La unidad de la fe no solo significa que no hay diferencia entre el creer de los simples y el creer de los intelectuales (un rechazo del “gnosticismo” que ha aparecido constantemente en los discursos de Francisco), sino también que no se puede asumir la fe en pedacitos, eligiendo lo que le gusta a cada quién: cada época puede encontrar puntos de la fe más fáciles o difíciles de aceptar; por ello es importante vigilar para que se transmita todo el depósito de la fe.
Y esto también vale para los teólogos, que deben poner sus inquietudes y desvelos al servicio de la fe de los cristianos, en la Iglesia, sin considerar el Magisterio del Papa y de los obispos como algo extrínseco, un límite a su libertad, sino, al contrario, como uno de sus momentos internos, consitutivos.
El segundo capítulo de la encíclica, dedicado a la relación entre la fe y la razón, trata sobre el clásico tema ratzingeriano del relativismo, relacionado con el rechazo del mundo moderno de cualquier afirmación de la “verdad”, concebida como una prevaricación del otro y como la raíz de los fundamentalismos que desembocan, inevitablemente, en la violencia. El olvido de la verdad es el «gran olvido» del mundo moderno, regido por un pensamiento relativista en el que la pregunta sobre la verdad de todo, que es en el fondo la pregunta sobre Dios, ya no interesa. En cambio, para los dos Papas, la fe, sin verdad, no salva ni da seguridad a «nuestros pasos.

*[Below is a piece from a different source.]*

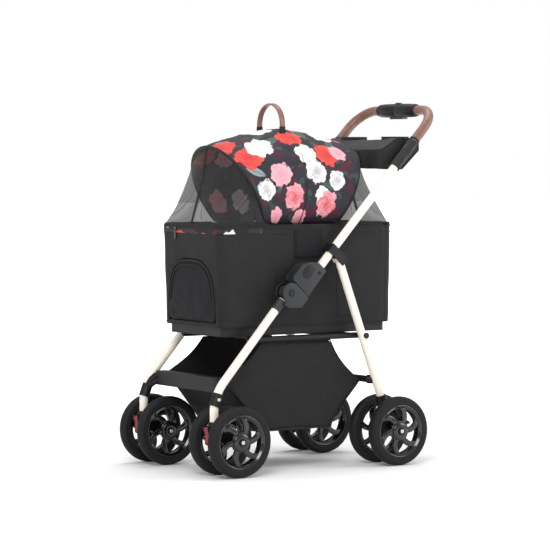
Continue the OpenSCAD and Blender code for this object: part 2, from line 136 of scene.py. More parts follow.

De la misma manera, si por una parte el amor necesita la verdad para encontrar un fundamento estable y no convertirse en un sentimiento que va y viene, por otra, la verdad necesita el amor, porque sin amor la verdad se vuelve fría, impersonal, opresiva para las vidas concretas de las personas. El verdadero creyente no es arrogante, porque la verdad lo hace humilde. El creyente entiende que más que poseerla, es ella la que nos abraza y nos posee. En lugar de hacernos rígidos, la seguridad de la fe nos pone en camino y hace posible el testimonio y el diálogo con todos.
Este camino también existe para los que no creen pero desean creer y no dejan de buscar. La encíclica se refiere con elogios a los esfuerzos de los “ateos devotos” que tratan de actuar como si Dios existiera, porque, tal vez, reconocen su importancia para encontrar indicaciones firmes en la vida común.
La fe, pues, es un bien común que no aleja al creyente del mundo, sino que lo pone al servicio concreto de la justicia, del derecho y de la paz. La fe nos ayuda a la construcción de nuestras sociedades, para que caminen hacia un futuro de esperanza. Gracias a la fe, las familias descubren la fuerza y los motivos para mantenerse juntas y jóvenes para siempre. La fe, pues, no es un refugio para cobardes, sino la dilatación de la via.